* start *

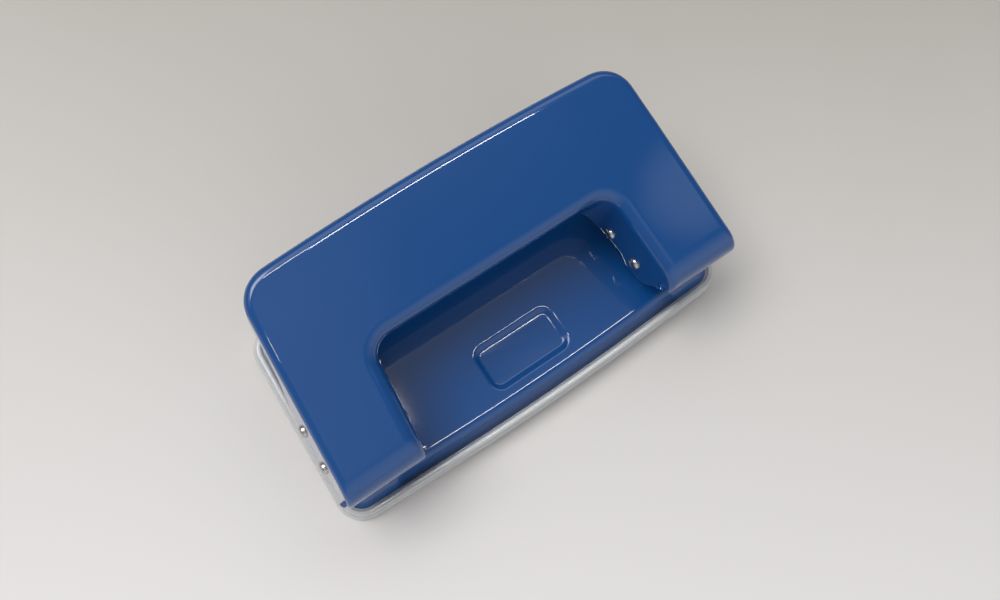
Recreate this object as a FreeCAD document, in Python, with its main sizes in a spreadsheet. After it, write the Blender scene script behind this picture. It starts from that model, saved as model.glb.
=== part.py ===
"""A small two-hole desk punch: a pressed steel handle over a riveted steel base with a clear chip tray.

Frame: millimetres, +X to the right, +Y to the rear, +Z up. The origin lies on the table under the middle of
the two holes, and the plane y = 0 goes through both cutters.
"""
import FreeCAD
import Part
import Sketcher
import math
import os

V = FreeCAD.Vector

SIZES = {
    # Punch geometry
    "hole_spacing": 80.0,
    "cutter_diameter": 6.0,
    "paper_margin": 12.0,
    "throat_height": 1.8,
    "running_clearance": 0.05,
    "press_clearance": 0.02,
    "cut_room": 9.0,
    "pin_diameter": 3.0,
    "pin_head_stand": 0.6,
    "pin_dome": 0.4,
    "pivot_ahead": 8.43,
    "pivot_height": 16.4,
    "drive_pin_back": 0.24,
    "drive_pin_height": 17.0,
    "drive_pin_drop": 3.58,
    "drive_pin_swing": 0.27,
    # Handle
    "handle_sheet": 1.0,
    "handle_top": 31.2,
    "handle_rise": 0.24,
    "handle_front": 18.6,
    "handle_rear": 31.0,
    "handle_rear_bow": 2.1,
    "handle_bow_radius": 780.0,
    "handle_taper": 3.9,
    "outer_ear_gap": 1.8,
    "inner_ear_gap": 0.75,
    "handle_rear_corner": 8.0,
    "handle_edge_round": 2.0,
    "leg_front_edge": 20.6,
    "leg_roll_radius": 6.5,
    "opening_taper": 2.3,
    "opening_rear": 6.0,
    "opening_corner": 5.0,
    "flange_depth": 5.5,
    "ear_low": 11.7,
    "ear_low_ahead": 2.4,
    "ear_reach": 9.3,
    "ear_corner": 2.0,
    "ear_under_drive_pin": 2.6,
    "ear_behind_drive_pin": 3.6,
    # Base plate
    "base_top": 8.7,
    "base_sheet": 1.2,
    "skirt_bottom": 3.0,
    "base_side_room": 1.7,
    "base_taper": 2.6,
    "base_front": 20.0,
    "base_front_bow": 1.9,
    "base_bow_radius": 700.0,
    "base_rear": 25.0,
    "base_corner": 4.0,
    "base_edge_round": 1.6,
    "sunk_panel_half": 10.4,
    "sunk_panel_far": 4.4,
    "sunk_panel_near": 15.2,
    "sunk_panel_corner": 2.6,
    "sunk_panel_depth": 0.8,
    # Chip tray
    "tray_floor": 1.2,
    "tray_foot": 2.4,
    "tray_wall_step": 0.7,
    "tray_rim_height": 3.8,
    "tray_lip_height": 6.0,
    "tray_lip_half": 39.7,
    "tray_fit": 0.2,
    "tray_ledge": 2.4,
    # Brackets, with their rivets
    "bracket_sheet": 1.5,
    "bracket_half_width": 7.3,
    "bracket_front": 12.8,
    "bracket_rear": 20.5,
    "bracket_top": 22.5,
    "bracket_bend": 1.0,
    "rivet_diameter": 2.5,
    "rivet_head": 4.6,
    "rivet_head_height": 1.1,
    "rivet_tail": 3.8,
    "rivet_tail_height": 0.7,
    "rivet_offset": 3.8,
    "rivet_back": 17.2,
    # Cutters and dies
    "cutter_lift": 0.2,
    "cutter_top": 22.0,
    "cutter_notch": 0.8,
    "die_diameter": 9.0,
    "die_depth": 1.4,
    # Return springs, washers and spacers
    "spring_wire": 0.9,
    "spring_bore": 3.6,
    "spring_pitch": 1.4,
    "spring_turns": 4,
    "spring_side_gap": 1.5,
    "spring_plate_gap": 0.5,
    "spring_seat_gap": 0.05,
    "washer_diameter": 6.0,
    "washer_gap": 0.1,
}


class Size:
    """A number together with the spreadsheet expression that gives it."""

    def __init__(self, value, text=None):
        self.value = float(value)
        self.text = text if text is not None else f"({float(value)!r})"

    def combine(self, other, sign, turned=False):
        other = other if isinstance(other, Size) else Size(other)
        a, b = (other, self) if turned else (self, other)
        values = {"+": a.value + b.value, "-": a.value - b.value, "*": a.value * b.value}
        value = a.value / b.value if sign == "/" else values[sign]
        return Size(value, f"({a.text} {sign} {b.text})")

    def __add__(self, other): return self.combine(other, "+")
    def __radd__(self, other): return self.combine(other, "+", True)
    def __sub__(self, other): return self.combine(other, "-")
    def __rsub__(self, other): return self.combine(other, "-", True)
    def __mul__(self, other): return self.combine(other, "*")
    def __rmul__(self, other): return self.combine(other, "*", True)
    def __truediv__(self, other): return self.combine(other, "/")
    def __neg__(self): return self.combine(-1, "*")


class Sheet:
    """The driving sizes, read as attributes: s.base_top is a Size bound to its cell."""

    def __init__(self, document):
        self.cells = document.addObject("Spreadsheet::Sheet", "sizes")
        for row, (name, value) in enumerate(SIZES.items(), 1):
            self.cells.set(f"A{row}", name)
            self.cells.set(f"B{row}", str(value))
            self.cells.setAlias(f"B{row}", name)
        document.recompute()

    def __getattr__(self, name):
        return Size(SIZES[name], f"sizes.{name}")


doc = FreeCAD.newDocument("two_hole_punch")
s = Sheet(doc)
SIDES = (("left", -1), ("right", 1))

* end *

Aim => Each line from the start of the listing above through the line containing "clear chip tray." should be copied exactly, please, with no other lines added.

Response for this exercise =>
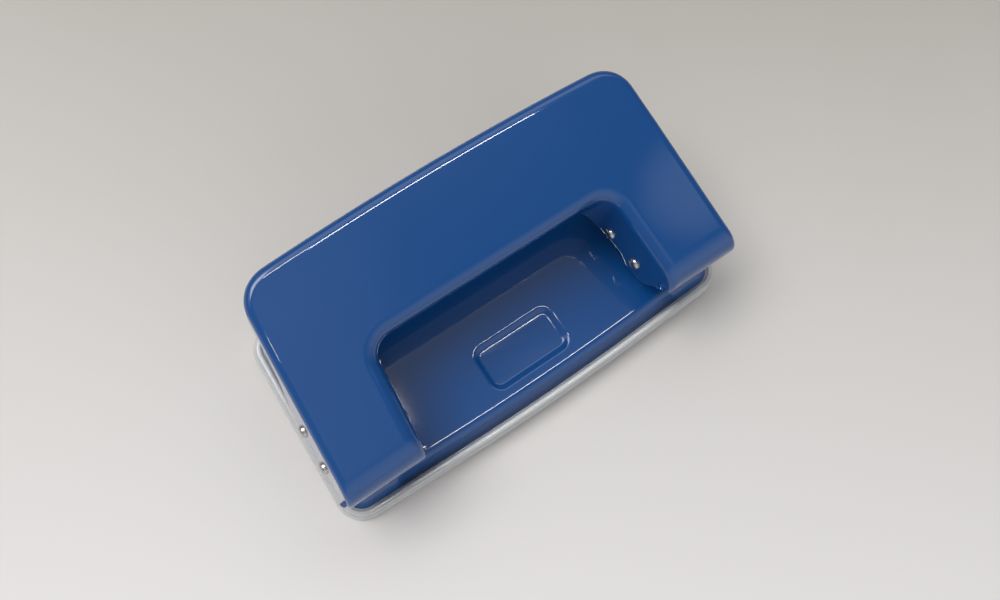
Recreate this object as a FreeCAD document, in Python, with its main sizes in a spreadsheet. After it, write the Blender scene script behind this picture. It starts from that model, saved as model.glb.
=== part.py ===
"""A small two-hole desk punch: a pressed steel handle over a riveted steel base with a clear chip tray.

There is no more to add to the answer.